Journeyman - Bleak but excellent tale of a boxer coming back from injury. Paddy Considine wrote, directed and starred in it and possibly did the catering too. 8/10

American animals - True life heist movie including bits of interviews with some of the actual people 8/10
 
Upgrade - watched this a few hours after finishing Harari's Deus.

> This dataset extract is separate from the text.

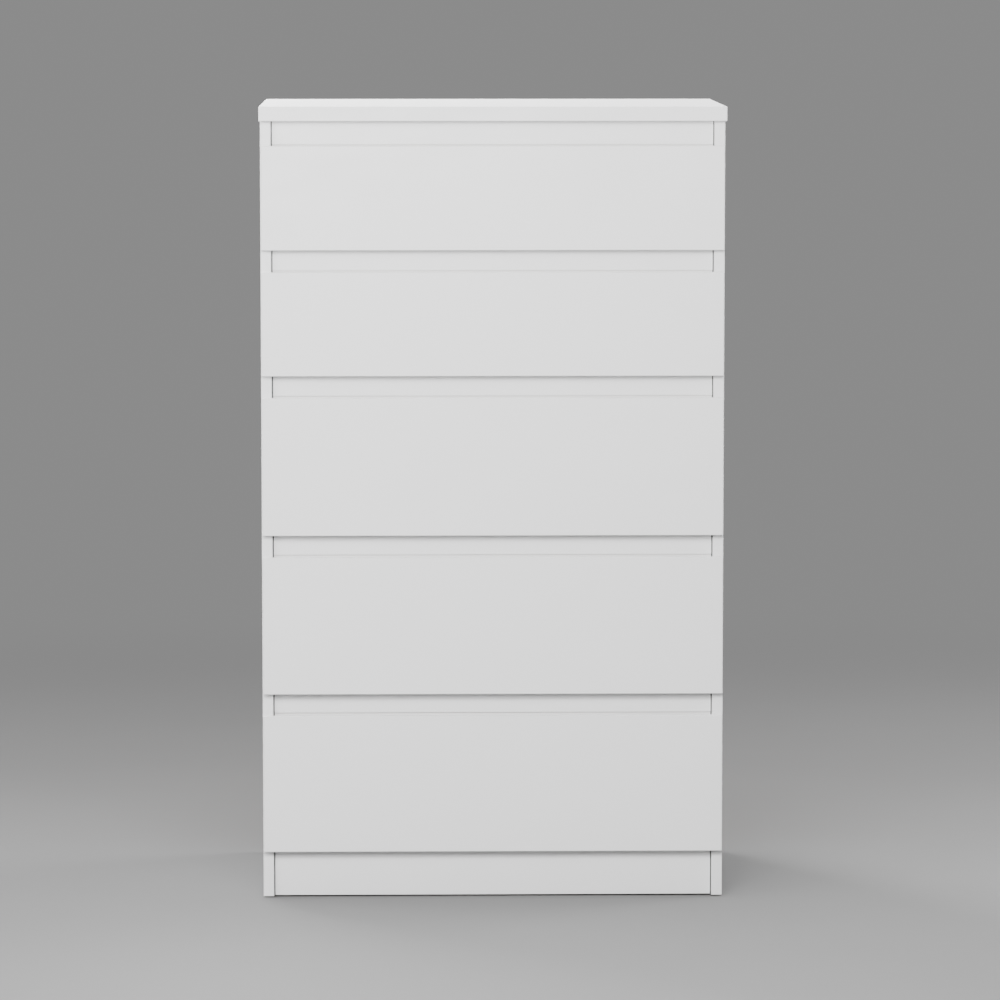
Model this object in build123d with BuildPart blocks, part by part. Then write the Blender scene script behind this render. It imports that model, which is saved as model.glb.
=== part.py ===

There was something real 80s about it, maybe cos 'Stem' sounded so much like KIT. Fun low budget sci-fi - a rare find these days.
 
Fragment of Fear (1970) - proper trippy paranoia thriller with an increasingly sweaty and deranged David Hemmings trying to solve the apparent murder of a rich aunt in Italy. As he's a (supposedly) recovered drug addict, his attempts to play detective and uncover the truth lead to social embarassment, sinister encounters with men in hats, a ruined wedding and some dunkings in the sleazier tail-end of 60s London hipness. Terrific soundtrack (you'll recognise it when you hear that screaming breathy flute!) and some great hallucination/dream/nightmare sequences - and wonderful period detail. It doesn't make a lot of sense, it's perhaps more than a bit misogynist ... but it's a good 'un.

Beyond the Valley of the Dolls - never seen it before. Completely demented. Ruined a bit for me by some dated 'satire' (Bormann jokes? really?) and attitudes towards women, trans, etc. But the music is amaaaaaaaayyyyzing! Worth watching even if just once. Ideally out of your box on something or other, I think.